Avrupa İnsan Hakları Mahkemesi, kamuyu ilgilendiren, genel nitelikli sorunlara ilişkin alanlarda ifade özgürlüğüne sınırlama getirilemeyeceğini kesin bir dille belirtmektedir. (AİHM 26118/10 Eon / Fransa kararı) Ayrıca bir yazı veya açıklamanın ifade özgürlüğü kapsamında kalıp kalmadığı değerlendirilirken, bütününe bakılması gerektiğinin, kullanılan ifadelerin nasıl bir içerik ile verildiğinin üzerinde durulmaktadır. (AİHM 23144/93 Özgür Gündem / Türkiye kararı)

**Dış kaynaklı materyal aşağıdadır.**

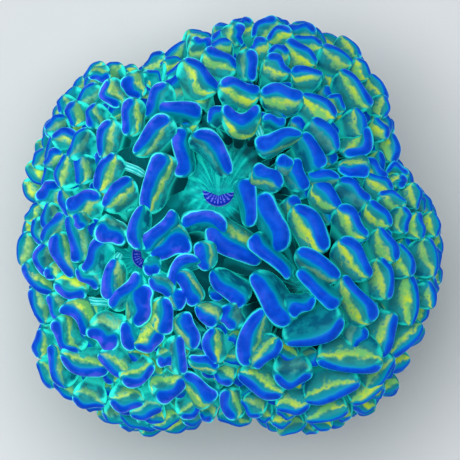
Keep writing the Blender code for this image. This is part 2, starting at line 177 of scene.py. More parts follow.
TIPS_ON_THE_LEFT = (
    (-14.8, 4.8, -41, 5.2, 2.0, 0.2, 34, 1.0),
    (-16.5, 7.3, -26, 5.2, 1.7, 0.6, 38, 1.0),
    (-16.4, 11.3, -14, 5.0, 1.8, 0.4, 32, 0.5),
    (-13.2, 14.0, -8, 4.9, 2.0, 0.1, 26, 1.0),
    (-9.9, 16.4, -30, 5.0, 1.7, 0.3, 26, 0.0),
    (-12.8, 17.4, 38, 3.5, 2.1, 0.2, 28, 0.5),
    (-15.8, 16.5, 24, 3.9, 2.0, 1.1, 32, 0.5),
    (-18.7, 17.1, -38, 3.9, 1.4, 0.2, 50, 0.5),
    (-18.0, 14.2, -10, 3.3, 1.5, 0.4, 42, 0.5),
    (-20.6, 14.3, 2, 3.3, 1.5, 0.5, 48, 0.5),
    (-16.6, 18.9, 95, 2.8, 1.5, 0.0, 24, 0.5),
    (-15.6, 20.5, -62, 3.4, 1.4, 0.4, 56, 0.5),
    (-17.9, 20.3, -45, 3.4, 1.3, 0.0, 62, 0.5),
    (-21.8, 15.7, -10, 2.6, 1.5, 0.0, 54, 0.5),
    (-22.5, 13.7, -60, 3.2, 1.4, 0.2, 52, 0.5),
    (-21.1, 12.2, -85, 3.3, 1.6, 0.5, 42, 0.5),
    (-19.8, 11.0, -34, 4.4, 1.3, 0.2, 52, 0.5),
    (-24.8, 9.2, -40, 2.9, 1.4, 0.1, 62, 0.5),
    (-22.9, 9.2, -50, 3.0, 1.5, 0.2, 46, 0.5),
    (-21.9, 7.3, -14, 4.4, 1.4, 0.6, 52, 0.5),
    (-19.5, 7.3, 0, 3.9, 1.4, -0.3, 44, 0.5),
    (-23.3, 4.8, -55, 3.9, 2.6, 0.0, 26, 0.5),
    (-18.8, 3.8, -70, 4.8, 2.5, 0.2, 28, 0.5),
    (-21.3, 2.9, 20, 3.6, 1.2, 0.3, 30, 0.5),
    (-12.3, 0.1, -5, 5.6, 1.6, 0.8, 24, 0.0),
    (-15.3, -1.1, 62, 4.3, 2.6, 0.1, 14, 0.5),
    (-17.6, -3.3, -29, 5.0, 1.8, 0.0, 26, 0.0),
    (-20.1, -1.5, 12, 6.0, 1.7, -0.3, 30, 0.5),
    (-19.4, 0.7, 30, 2.4, 1.5, 0.0, 28, 0.5),
    (-21.8, -3.9, 25, 6.0, 1.9, 0.5, 30, 0.5),
    (-23.7, 1.5, -5, 3.6, 1.5, 0.1, 46, 0.5),
    (-22.9, 0.3, -38, 4.6, 1.6, 0.0, 42, 0.5),
    (-25.0, -0.7, 15, 3.6, 1.5, 0.4, 52, 0.5),
    (-24.5, -4.0, 0, 4.5, 1.7, 1.2, 36, 0.5),
    (-23.0, -6.0, 40, 2.0, 1.7, 0.0, 26, 0.5),
    (-25.1, -7.1, 45, 5.2, 1.5, 0.7, 44, 0.5),
    (-27.0, -2.6, 0, 4.6, 1.3, 0.3, 70, 0.5),
)
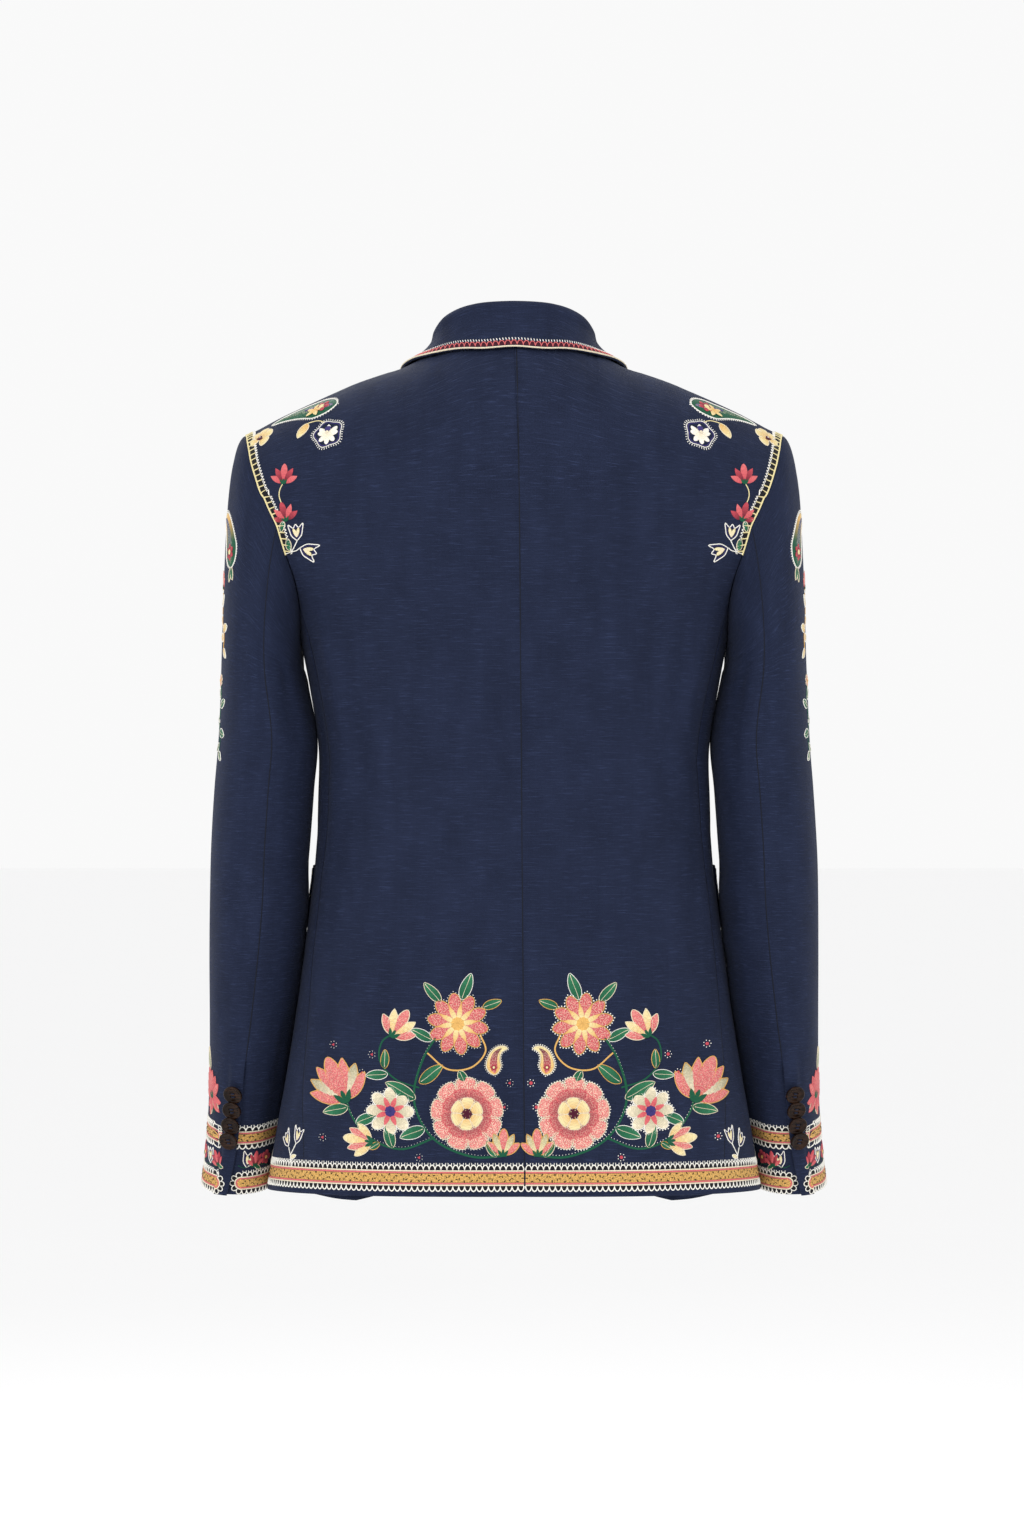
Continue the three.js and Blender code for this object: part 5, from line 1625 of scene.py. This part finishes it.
def armhole_border(label, side):
    """A pale cord on the armhole's seam and, inward of it, a ladder of straw rungs over a dark ground
    with white zigzag stitches.
    """
    for name, turns in (("back", np.linspace(0.5, 104, 90)), ("front", np.linspace(359.5, 256, 90))):
        level, angle = armhole(turns)
        chart, length = path_chart(*torso_surface(side), angle, level)
        sign = 1.0 if step_beside(chart, length, 5.0)[0] < 0 else -1.0
        work = Needlework()
        s = np.linspace(0, length, 80)
        for height, half, high, lift, shade in ((0.1, 0.6, 0.8, 0.2, "straw"), (3.3, 2.4, 0.12, 0.05, "ink")):
            work.strip(vec(s, sign * height), half, shade, high, lift)
        count = int(length / 4.9)
        rung = (np.arange(count) + 0.5) * length / count
        work.ticks(vec(rung - 0.6, sign * 0.5), vec(rung + 0.6, sign * 5.6), 0.5, "straw", 0.5, 0.2)
        mid = (np.arange(2 * count) + 0.5) * length / count / 2
        work.ticks(vec(mid - 0.9, sign * 5.3), vec(mid, sign * 7.4), 0.34, "white", 0.4, 0.1)
        work.ticks(vec(mid, sign * 7.4), vec(mid + 0.9, sign * 5.3), 0.34, "white", 0.4, 0.1)
        work.lay(f"armhole_border_{name}_{label}", chart, side)


def cuff_borders(label, side):
    """Two gold borders round each cuff, broken at the vent: one at the edge and one above it."""
    edge = float(seam_turn(np.array(2.0)))
    for name, lap, turns in (("top", True, np.linspace(-137, edge - 0.5, 120)),
                             ("under", False, np.linspace(edge + 1.5, FRONT_SLEEVE_TURN - 0.5, 90))):
        surface = arm_surface(side, lap)
        chart, length = path_chart(*surface, turns, 2.0)
        if step_beside(chart, length, 10.0)[2] < 0:
            chart, length = path_chart(*surface, turns, 2.0, -1.0)
        work = Needlework()
        wide_border(work, 0.4, length - 0.6, -3.6, 0.92, (not lap, lap))
        wide_border(work, 0.4, length - 0.6 - 3.5 * lap, 33.6, 0.92, (False, lap))
        work.lay(f"cuff_border_{name}_{label}", chart, side)


def collar_at(s, r):
    """The collar's surface at paired values of s and r."""
    s, r = np.broadcast_arrays(np.asarray(s, float), np.asarray(r, float))
    points = through(collar_points(even(s.ravel())), r.ravel())
    points[:, 0] *= np.where(s.ravel() < 0, -1.0, 1.0)
    return points.reshape(*s.shape, 3)


def collar_normal(s, r):
    r = np.clip(r, 0.01, 0.99)
    n = normal_of(collar_at, s, r, 0.004, 0.008)
    return n * np.where((n[..., 2] + 0.6 * n[..., 1] * np.sign(0.5 - np.abs(s))) < 0, -1.0, 1.0)[..., None]


def collar_border():
    """Along the collar's edge: a pale cord, coral arches over a burgundy ground, and white picots above."""
    s = np.linspace(-0.99, 0.99, 240)
    line = collar_at(s, 1.0)
    way = arc(line)
    reach = np.linalg.norm(collar_at(s, 0.8) - line, axis=-1) / 0.2

    def chart(a, w):
        at_s = np.interp(a, way, s)
        at_r = 1 - w / np.interp(a, way, reach)
        return collar_at(at_s, at_r), collar_normal(at_s, at_r)

    length = float(way[-1])
    work = Needlework()
    straight(work, 0, length, 0.6, 0.6, "cream", 0.8, 0.1, cross=4)
    straight(work, 0, length, 3.5, 2.3, tuple(0.7 * c for c in tint("burgundy")), 0.2, 0.0, cross=4)
    middles = arches(work, length, 4.62, 1.3, 4.3, 0.36, "rose", 0.0, 0.25)
    for shift in (-1.16, 1.16):
        below, above = vec(middles + shift - 0.3, 5.9), vec(middles + shift + 0.3, 7.7)
        work.ticks(below, above, 0.36, "white", 0.35, 0.05)
    work.lay("collar_border", chart, 1)


def flap_border(label, side):
    """Round a flap's three free edges: a pale cord and white scallops outside a coral line."""
    u = np.concatenate([np.full(12, 0.02), np.linspace(0.02, 0.98, 60), np.full(12, 0.98)])
    v = np.concatenate([np.linspace(0.04, 0.96, 12), np.full(60, 0.97), np.linspace(0.96, 0.04, 12)])

    def skin(a, b):
        return flap_surface(side, a, b)

    def normal(a, b):
        """The flap's normal, turned away from the torso's axis."""
        n = normal_of(skin, a, b, 0.004, 0.01)
        out = skin(a, b) * np.array([1, 1, 0])
        return n * np.where((n * out).sum(axis=-1) < 0, -1.0, 1.0)[..., None]

    chart, length = path_chart(skin, normal, u, v, 1.0, 0.004, 0.01)
    sign = 1.0 if step_beside(chart, length, 5.0)[2] > 0 else -1.0
    work = Needlework()
    for height, half, shade, fleck in ((0.6, 0.6, "straw", 0.0), (2.2, 0.45, "coral", 0.0),
                                       (5.0, 1.9, "gold", -0.8), (7.6, 0.4, "cream", 0.0)):
        straight(work, 1, length - 1, sign * height, half, shade, fleck=fleck, cross=4)
    arches(work, length - 1, 3.8, sign * 8.0, sign * 2.4, 0.36, "white", 1)
    arches(work, length - 1, 3.8, sign * 0.4, -sign * 1.7, 0.42, "white", 1)
    work.lay("flap_border_" + label, chart, side)


# Motifs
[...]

Davaya konu köşe yazısı, davacının Başbakan olarak görev yaptığı dönemde yaptığı bir konuşmada kullandığı ""Terörist yetişmediği için mi imam hatipleri kapattınız ?..."" şeklindeki sözleri üzerine yazılmıştır. Davalının yazısı bir bütün olarak incelendiğinde; davacının sözlerinden yola çıkılarak terör eylemleri ve ülkenin dış politikası ile yönetimine dair bazı değerlendirmelerde bulunulduğu görülmektedir. Davacının siyasi kimliği de göz önüne alındığında, bu gibi ağır eleştirilere katlanması gerekir. Mahkemece; davaya konu yazının eleştiri niteliğinde olup, ifade özgürlüğü kapsamında kaldığı gözetilerek; istemin tümden reddine karar verilmesi gerekirken, kısmen kabulü doğru görülmemiş ve bu yön bozmayı gerektirmiştir.
SONUÇ: Temyiz olunan kararın yukarıda belirtilen nedenlerle BOZULMASINA ve peşin alınan harcın istek halinde geri verilmesine 02/10/2014 gününde oybirliğiyle karar verildi.